* begin SUPPLIED INFORMATION *
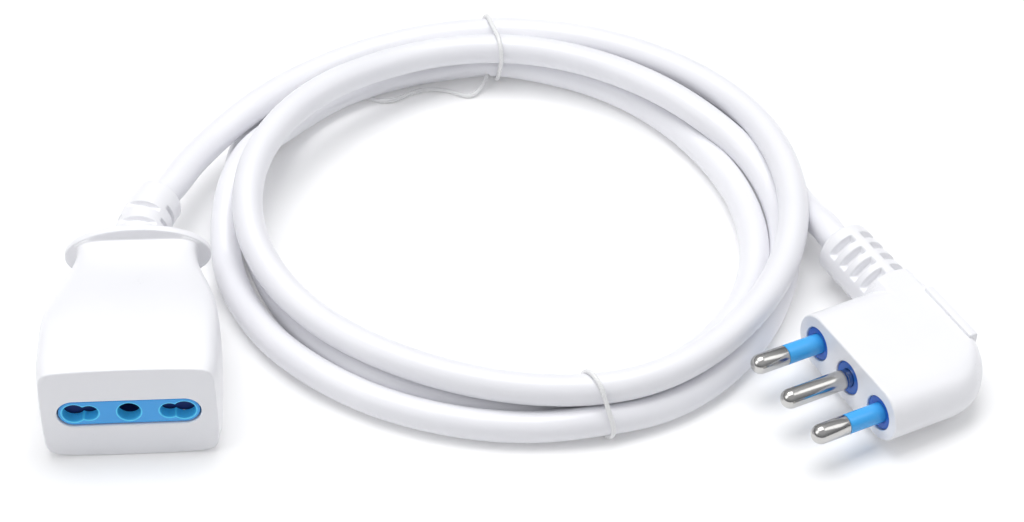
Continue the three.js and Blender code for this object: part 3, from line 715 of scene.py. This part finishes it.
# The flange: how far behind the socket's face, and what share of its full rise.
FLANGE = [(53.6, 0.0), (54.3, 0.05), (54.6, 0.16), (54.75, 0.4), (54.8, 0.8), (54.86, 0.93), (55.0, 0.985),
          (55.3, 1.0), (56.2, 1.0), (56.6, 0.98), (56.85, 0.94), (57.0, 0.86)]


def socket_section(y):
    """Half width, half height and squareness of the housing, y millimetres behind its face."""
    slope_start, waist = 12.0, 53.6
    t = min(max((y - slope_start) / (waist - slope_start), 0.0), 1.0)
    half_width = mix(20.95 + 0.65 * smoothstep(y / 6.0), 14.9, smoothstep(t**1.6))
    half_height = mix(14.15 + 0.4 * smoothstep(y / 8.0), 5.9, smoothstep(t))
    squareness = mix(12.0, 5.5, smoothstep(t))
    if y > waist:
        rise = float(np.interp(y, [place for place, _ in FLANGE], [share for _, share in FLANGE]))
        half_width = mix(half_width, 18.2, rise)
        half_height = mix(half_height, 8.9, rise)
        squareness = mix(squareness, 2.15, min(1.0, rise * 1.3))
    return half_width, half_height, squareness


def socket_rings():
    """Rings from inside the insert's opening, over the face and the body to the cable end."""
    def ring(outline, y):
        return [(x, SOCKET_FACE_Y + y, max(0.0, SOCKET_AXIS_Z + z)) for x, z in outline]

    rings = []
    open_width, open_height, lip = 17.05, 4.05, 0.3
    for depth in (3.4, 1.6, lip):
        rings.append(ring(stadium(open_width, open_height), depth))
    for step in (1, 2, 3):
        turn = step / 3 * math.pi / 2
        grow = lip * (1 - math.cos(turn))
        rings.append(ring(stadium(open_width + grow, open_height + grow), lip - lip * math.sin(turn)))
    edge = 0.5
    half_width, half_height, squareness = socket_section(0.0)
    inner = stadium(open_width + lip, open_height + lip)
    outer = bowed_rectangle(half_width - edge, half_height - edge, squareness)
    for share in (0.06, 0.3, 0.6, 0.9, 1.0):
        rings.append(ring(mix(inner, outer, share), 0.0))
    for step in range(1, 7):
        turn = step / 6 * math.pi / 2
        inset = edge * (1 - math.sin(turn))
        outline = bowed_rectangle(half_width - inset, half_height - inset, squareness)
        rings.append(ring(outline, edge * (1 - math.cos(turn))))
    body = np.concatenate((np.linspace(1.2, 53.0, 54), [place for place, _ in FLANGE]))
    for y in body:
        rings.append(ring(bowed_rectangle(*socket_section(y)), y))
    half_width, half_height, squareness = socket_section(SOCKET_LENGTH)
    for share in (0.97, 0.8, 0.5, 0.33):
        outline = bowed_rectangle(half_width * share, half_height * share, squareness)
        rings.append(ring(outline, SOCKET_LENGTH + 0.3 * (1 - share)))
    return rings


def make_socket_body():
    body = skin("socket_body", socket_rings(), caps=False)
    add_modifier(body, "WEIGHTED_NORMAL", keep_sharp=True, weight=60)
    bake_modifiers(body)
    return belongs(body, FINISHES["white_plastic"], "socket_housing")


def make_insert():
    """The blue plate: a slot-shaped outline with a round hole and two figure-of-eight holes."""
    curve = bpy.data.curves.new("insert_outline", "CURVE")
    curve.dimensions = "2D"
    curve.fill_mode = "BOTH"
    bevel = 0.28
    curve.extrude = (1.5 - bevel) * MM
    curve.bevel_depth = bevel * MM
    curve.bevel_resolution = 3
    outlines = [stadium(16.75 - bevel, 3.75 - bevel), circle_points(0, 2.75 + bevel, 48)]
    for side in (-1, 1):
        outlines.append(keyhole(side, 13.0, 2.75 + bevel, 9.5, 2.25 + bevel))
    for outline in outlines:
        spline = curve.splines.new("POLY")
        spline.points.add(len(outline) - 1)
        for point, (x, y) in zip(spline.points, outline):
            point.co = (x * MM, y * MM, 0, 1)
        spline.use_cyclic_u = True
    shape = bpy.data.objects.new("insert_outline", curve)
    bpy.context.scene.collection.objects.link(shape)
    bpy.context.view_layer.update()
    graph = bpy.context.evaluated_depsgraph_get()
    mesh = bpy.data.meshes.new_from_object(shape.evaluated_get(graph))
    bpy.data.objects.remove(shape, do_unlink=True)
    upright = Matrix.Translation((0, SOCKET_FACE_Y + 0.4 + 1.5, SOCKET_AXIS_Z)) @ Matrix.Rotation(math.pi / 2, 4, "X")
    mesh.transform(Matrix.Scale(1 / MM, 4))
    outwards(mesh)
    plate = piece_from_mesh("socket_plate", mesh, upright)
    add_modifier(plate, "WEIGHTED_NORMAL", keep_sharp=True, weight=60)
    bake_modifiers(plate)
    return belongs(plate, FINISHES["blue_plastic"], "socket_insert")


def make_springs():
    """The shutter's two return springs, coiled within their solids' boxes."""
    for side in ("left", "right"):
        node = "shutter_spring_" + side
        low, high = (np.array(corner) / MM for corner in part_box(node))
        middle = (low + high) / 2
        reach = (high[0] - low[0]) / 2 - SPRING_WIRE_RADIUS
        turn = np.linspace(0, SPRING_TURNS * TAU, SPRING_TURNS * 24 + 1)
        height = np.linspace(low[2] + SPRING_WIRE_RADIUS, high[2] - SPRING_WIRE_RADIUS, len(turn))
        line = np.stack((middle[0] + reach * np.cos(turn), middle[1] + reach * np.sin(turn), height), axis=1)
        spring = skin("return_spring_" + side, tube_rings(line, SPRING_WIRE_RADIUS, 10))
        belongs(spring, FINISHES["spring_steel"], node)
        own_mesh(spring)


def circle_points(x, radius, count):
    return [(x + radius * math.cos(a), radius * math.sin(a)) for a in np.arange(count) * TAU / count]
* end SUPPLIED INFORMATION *
* GIVEN INSTRUCTION *
Copy each line of the preceding data that contains the string "scene".

* TASK OUTPUT *
Continue the three.js and Blender code for this object: part 3, from line 715 of scene.py. This part finishes it.
    bpy.context.scene.collection.objects.link(shape)